** Written request **
Determine how many lines include the string "image". Output that number only.

------------------------

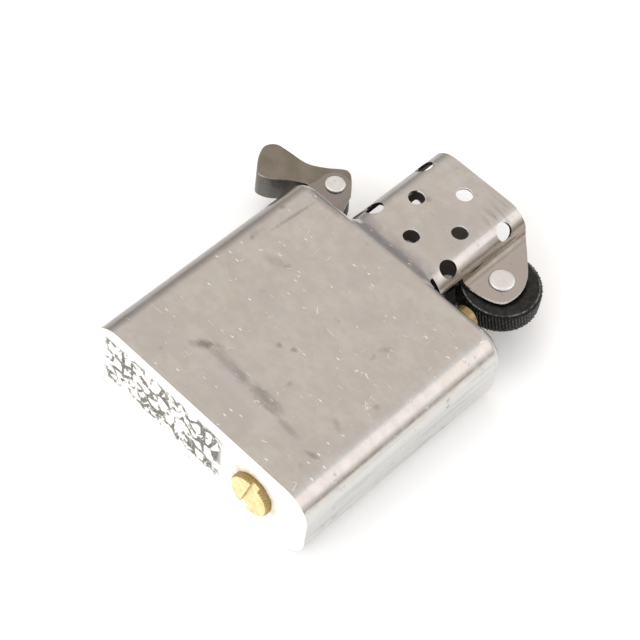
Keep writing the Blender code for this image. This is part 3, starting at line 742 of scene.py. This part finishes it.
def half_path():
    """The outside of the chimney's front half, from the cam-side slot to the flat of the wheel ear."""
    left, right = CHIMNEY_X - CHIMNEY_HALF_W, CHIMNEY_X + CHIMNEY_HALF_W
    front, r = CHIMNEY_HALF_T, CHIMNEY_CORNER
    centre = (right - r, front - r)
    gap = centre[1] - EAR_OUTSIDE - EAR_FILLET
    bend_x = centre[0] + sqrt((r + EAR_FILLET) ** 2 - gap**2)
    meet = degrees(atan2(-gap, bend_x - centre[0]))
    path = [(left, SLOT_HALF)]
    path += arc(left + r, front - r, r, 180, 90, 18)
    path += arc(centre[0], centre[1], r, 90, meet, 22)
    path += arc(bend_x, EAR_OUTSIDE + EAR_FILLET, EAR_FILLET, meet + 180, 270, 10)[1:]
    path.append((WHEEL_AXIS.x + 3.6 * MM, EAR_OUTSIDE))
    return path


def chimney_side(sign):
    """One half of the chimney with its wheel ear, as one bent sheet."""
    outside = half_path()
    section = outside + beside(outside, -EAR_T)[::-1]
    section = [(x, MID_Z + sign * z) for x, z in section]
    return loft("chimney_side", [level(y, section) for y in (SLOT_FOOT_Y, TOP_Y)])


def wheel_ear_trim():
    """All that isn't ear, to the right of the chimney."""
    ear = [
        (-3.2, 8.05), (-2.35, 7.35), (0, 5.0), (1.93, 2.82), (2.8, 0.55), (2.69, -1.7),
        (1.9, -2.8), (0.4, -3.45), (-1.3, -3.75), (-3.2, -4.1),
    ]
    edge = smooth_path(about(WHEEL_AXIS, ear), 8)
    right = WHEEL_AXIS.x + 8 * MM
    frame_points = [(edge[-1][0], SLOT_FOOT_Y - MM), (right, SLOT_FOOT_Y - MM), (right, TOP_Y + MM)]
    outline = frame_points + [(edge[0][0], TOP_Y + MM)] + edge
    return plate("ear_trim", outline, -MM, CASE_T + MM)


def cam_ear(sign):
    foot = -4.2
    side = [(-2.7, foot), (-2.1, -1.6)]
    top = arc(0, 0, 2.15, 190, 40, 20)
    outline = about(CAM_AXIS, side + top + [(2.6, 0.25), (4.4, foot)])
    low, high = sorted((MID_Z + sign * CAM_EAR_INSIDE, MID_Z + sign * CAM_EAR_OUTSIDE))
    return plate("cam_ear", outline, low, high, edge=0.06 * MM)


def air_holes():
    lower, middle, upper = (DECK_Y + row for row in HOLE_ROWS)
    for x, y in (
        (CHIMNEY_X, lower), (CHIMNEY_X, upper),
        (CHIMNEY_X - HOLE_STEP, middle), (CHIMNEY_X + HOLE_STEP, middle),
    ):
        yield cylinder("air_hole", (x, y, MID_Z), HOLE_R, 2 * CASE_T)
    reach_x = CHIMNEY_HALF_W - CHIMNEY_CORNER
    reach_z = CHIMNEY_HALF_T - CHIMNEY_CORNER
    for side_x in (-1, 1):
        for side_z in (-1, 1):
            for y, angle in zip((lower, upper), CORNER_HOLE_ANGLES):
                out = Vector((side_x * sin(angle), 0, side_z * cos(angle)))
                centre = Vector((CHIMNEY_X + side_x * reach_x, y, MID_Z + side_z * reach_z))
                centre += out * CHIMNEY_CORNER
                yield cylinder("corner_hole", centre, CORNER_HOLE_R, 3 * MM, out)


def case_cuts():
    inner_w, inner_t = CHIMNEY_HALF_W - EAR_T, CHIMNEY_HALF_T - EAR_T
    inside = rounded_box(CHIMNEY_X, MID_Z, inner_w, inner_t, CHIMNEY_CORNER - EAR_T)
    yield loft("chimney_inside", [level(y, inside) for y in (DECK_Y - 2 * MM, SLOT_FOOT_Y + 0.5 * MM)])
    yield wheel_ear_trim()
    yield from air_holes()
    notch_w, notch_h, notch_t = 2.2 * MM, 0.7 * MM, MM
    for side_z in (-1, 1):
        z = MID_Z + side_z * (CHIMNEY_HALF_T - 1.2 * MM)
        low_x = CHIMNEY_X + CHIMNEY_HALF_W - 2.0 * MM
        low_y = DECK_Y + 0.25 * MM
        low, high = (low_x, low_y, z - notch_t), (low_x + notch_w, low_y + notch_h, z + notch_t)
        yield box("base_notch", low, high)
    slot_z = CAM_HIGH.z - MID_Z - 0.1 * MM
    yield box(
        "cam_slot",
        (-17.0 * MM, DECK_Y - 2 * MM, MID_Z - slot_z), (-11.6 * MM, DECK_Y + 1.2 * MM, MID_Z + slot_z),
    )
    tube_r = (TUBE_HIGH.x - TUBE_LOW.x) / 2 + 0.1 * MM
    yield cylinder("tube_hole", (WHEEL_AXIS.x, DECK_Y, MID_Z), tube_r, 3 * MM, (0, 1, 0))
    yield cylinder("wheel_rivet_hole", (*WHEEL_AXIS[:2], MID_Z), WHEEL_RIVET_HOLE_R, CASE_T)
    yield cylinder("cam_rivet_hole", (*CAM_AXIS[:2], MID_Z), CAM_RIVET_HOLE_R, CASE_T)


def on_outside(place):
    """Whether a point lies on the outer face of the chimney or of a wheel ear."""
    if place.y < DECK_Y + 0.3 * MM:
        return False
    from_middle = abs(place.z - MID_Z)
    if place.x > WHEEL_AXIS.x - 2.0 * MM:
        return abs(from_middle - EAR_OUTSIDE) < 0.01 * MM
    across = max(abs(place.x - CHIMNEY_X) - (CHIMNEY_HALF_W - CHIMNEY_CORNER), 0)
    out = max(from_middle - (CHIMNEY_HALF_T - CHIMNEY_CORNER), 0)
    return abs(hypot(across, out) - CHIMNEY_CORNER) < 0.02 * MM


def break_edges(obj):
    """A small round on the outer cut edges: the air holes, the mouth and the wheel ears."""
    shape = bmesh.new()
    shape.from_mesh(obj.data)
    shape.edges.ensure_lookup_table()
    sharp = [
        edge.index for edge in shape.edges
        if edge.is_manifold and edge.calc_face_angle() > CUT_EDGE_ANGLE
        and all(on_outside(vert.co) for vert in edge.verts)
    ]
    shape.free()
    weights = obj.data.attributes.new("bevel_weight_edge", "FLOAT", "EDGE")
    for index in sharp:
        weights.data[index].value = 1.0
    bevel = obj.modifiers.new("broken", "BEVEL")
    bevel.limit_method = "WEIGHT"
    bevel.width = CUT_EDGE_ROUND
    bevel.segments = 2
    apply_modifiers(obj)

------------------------

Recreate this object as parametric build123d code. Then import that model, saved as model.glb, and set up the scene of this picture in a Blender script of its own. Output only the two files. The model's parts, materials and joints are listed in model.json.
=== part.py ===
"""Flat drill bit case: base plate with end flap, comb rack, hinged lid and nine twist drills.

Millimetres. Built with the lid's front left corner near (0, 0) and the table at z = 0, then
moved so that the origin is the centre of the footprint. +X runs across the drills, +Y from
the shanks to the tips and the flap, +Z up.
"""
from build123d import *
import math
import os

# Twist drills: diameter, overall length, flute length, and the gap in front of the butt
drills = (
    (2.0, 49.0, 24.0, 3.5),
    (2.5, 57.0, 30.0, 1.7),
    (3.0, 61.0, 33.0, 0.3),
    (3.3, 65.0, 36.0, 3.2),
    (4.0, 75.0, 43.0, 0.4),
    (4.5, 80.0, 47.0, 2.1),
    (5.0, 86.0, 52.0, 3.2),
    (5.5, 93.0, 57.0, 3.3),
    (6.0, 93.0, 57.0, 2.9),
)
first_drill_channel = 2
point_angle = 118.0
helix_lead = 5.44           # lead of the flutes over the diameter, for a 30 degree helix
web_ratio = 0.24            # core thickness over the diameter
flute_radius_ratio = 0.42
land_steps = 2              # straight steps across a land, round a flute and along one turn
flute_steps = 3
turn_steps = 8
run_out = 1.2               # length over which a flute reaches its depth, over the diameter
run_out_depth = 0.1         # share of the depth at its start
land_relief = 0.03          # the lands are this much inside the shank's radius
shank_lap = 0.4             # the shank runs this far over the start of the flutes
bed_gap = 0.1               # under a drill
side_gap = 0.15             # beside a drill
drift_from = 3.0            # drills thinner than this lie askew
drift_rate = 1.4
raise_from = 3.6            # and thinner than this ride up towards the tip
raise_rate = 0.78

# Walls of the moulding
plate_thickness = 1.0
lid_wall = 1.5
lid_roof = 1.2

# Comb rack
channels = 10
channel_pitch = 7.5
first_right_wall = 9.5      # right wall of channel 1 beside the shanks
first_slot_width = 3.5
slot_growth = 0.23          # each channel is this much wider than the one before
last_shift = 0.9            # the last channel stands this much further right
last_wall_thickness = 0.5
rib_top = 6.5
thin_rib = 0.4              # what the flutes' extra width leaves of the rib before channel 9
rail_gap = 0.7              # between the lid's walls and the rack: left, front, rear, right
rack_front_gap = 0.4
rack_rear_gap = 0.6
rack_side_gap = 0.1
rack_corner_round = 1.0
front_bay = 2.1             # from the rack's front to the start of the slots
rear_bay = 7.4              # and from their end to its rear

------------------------

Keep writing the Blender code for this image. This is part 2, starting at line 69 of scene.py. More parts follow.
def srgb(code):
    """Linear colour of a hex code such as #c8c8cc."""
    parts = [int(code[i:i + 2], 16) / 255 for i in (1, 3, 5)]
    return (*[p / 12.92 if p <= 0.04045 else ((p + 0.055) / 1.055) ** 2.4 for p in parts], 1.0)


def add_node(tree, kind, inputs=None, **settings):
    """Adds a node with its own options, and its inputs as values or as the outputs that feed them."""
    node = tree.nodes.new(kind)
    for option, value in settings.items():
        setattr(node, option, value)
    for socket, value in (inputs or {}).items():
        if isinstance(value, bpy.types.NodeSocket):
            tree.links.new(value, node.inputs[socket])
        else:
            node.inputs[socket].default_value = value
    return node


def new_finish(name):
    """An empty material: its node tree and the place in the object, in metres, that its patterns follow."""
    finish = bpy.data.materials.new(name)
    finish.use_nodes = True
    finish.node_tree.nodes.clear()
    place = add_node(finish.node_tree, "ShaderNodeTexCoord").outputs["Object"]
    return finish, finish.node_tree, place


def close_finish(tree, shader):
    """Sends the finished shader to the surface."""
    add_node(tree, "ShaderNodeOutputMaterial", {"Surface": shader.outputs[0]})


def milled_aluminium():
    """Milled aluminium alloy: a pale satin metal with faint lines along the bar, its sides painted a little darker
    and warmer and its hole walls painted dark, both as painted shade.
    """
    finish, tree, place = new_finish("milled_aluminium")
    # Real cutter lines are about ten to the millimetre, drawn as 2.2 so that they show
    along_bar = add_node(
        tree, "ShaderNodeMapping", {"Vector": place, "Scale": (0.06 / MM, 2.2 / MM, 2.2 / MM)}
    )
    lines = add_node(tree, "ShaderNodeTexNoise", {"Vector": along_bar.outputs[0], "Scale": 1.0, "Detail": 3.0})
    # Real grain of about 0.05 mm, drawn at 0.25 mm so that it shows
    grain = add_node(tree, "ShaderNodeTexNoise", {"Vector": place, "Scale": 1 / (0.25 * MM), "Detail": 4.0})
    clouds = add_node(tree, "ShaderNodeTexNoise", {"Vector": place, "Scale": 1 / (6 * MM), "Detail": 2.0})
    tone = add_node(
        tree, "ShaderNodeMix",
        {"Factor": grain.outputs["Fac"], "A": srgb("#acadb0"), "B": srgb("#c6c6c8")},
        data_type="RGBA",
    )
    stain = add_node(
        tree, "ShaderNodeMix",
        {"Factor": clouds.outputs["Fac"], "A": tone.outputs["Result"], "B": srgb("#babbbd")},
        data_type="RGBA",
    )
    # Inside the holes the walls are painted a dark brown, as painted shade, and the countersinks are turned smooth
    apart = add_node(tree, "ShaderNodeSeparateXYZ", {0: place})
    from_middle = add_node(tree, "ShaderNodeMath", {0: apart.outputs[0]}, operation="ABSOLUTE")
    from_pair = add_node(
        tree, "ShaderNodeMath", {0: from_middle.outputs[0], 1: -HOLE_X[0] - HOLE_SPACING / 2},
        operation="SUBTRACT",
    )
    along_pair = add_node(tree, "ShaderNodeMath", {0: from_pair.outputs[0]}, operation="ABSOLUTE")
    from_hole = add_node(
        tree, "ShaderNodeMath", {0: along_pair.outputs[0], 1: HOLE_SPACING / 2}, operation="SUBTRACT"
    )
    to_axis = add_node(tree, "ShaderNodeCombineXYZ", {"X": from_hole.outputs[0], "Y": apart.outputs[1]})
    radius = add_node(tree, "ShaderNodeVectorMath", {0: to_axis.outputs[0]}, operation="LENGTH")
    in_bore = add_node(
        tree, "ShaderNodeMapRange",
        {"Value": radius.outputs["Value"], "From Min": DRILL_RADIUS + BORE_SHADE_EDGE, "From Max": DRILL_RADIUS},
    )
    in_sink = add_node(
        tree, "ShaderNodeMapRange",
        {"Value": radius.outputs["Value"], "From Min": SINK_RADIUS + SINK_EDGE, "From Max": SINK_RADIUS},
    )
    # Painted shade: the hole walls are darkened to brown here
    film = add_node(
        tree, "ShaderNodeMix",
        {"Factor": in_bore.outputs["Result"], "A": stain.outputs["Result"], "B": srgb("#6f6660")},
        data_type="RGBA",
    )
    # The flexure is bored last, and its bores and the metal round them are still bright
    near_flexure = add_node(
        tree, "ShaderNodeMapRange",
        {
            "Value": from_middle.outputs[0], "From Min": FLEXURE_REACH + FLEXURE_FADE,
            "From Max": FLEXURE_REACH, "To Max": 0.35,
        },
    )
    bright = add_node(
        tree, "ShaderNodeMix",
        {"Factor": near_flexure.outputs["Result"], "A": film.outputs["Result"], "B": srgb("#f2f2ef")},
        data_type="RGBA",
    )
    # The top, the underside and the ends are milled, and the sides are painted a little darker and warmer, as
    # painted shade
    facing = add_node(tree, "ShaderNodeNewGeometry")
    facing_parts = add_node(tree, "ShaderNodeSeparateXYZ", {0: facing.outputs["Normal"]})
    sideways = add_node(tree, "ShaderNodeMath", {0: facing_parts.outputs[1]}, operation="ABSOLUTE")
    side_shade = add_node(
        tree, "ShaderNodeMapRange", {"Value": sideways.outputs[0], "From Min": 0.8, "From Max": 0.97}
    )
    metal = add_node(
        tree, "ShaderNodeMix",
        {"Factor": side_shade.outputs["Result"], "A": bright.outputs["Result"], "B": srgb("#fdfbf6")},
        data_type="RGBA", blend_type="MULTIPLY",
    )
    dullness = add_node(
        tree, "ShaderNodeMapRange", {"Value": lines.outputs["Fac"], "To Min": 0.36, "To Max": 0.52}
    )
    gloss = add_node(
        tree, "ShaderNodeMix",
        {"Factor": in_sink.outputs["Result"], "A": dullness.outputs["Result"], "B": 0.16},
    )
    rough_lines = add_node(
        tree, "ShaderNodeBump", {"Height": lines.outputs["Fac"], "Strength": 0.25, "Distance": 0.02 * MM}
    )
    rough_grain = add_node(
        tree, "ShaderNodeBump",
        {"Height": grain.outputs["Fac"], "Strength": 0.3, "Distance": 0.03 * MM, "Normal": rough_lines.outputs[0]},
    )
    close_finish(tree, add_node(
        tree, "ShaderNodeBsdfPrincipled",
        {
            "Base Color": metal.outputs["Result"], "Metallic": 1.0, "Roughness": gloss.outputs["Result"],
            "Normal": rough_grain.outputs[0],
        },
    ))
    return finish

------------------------

** Answer to this task **
2